Further, as we have already noted, plaintiff has not explained what legal issues remained for a jury trial, that is, he has not explained how he could possibly prevail at a jury trial where the jury undoubtedly would be instructed that the issue of whether a partnership existed had been resolved adversely to the plaintiff. (See Nwosu v. Uba, supra, 122 Cal.App.4th at p. 1244 [“a form of quasi-collateral estoppel occurred here; the prior disposition of the related claims by the court in equity estopped Nwosu from relitigating the already determined issues in his claims at law”].) Thus, he has not established any prejudice.
DISPOSITION
The judgment is affirmed. Plaintiff shall pay defendants’ costs on appeal. (See Cal. Rules of Court, rule 8.278 (a)(1).)
/s/
Duarte, J.
We concur:
/s/
Mauro, Acting P. J.
/s/
Murray, J.
[1] We have omitted most internal quotation marks, citations, and footnotes from this quoted passage, to enhance readability. We have not changed its meaning.

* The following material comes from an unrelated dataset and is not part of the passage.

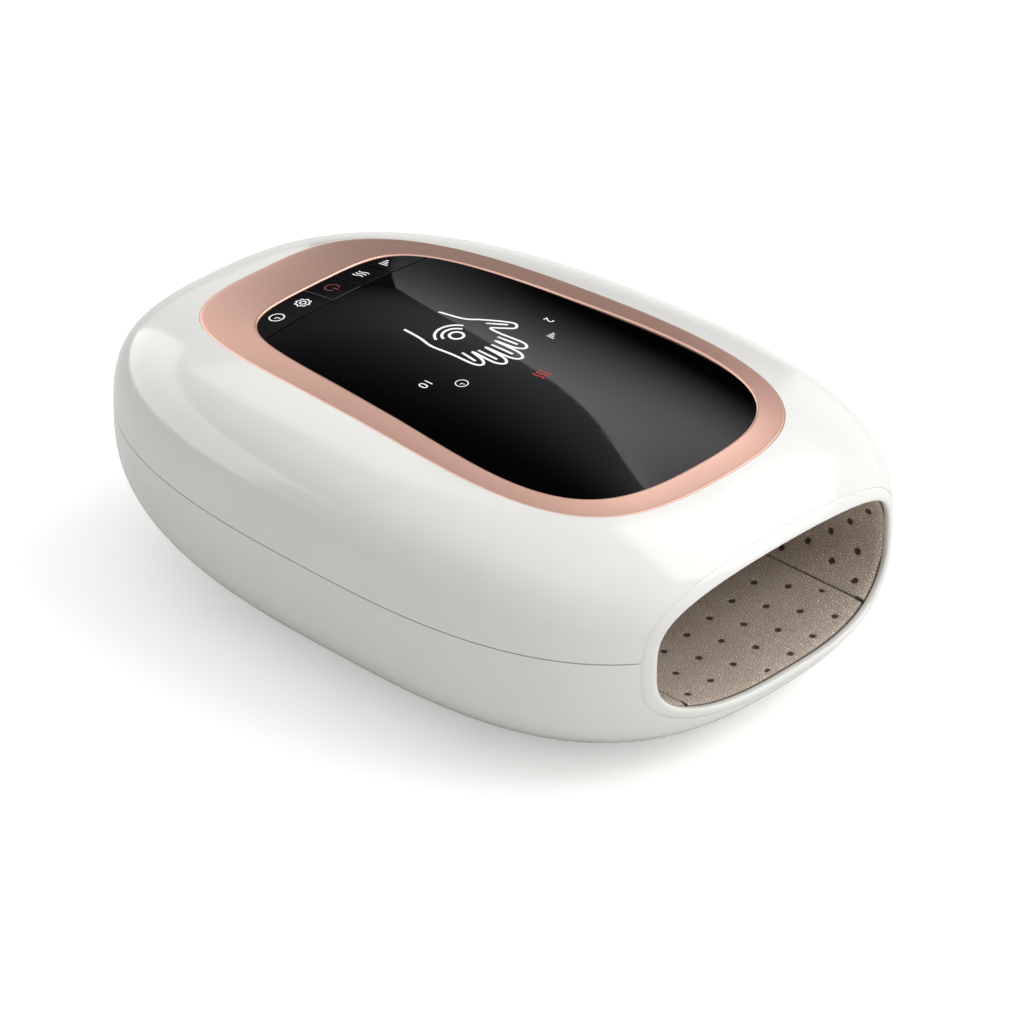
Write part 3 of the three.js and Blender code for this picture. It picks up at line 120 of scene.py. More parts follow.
def crown(x, y):
    share, bend = min(1, plan_share(x, y)), shoulder(x, y, *crown_shoulders)
    dome = (crown_top - rim_height) * max(0, 1 - share ** bend) ** (1 / crown_power)
    fall = crown_fall_across * (x / half_width) ** 2 + crown_fall_along * (y / half_length) ** 2
    return rim_height + dome - fall * (1 - share ** 4)


def belly(x, y):
    share, bend = min(1, plan_share(x, y)), shoulder(x, y, *belly_shoulders)
    depth = belly_depth * max(0, 1 - share ** bend) ** (1 / belly_power)
    lift = rim_height - depth - foot_height
    if lift > belly_soft:
        return foot_height + lift
    return foot_height + (max(0, lift + belly_soft) ** 2) / (4 * belly_soft)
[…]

[2] Plaintiff’s cryptic reliance on Watson v Sansone (1971) 19 Cal.App.3d 1 is not helpful. That case held (over a dissent) that a superior court lacked jurisdiction over a declaratory relief action, because the sole subject of the action was a fully matured debt within the jurisdiction of the former municipal court. (Id. at pp. 3-4.) That holding does not implicate any of the issues raised by this appeal.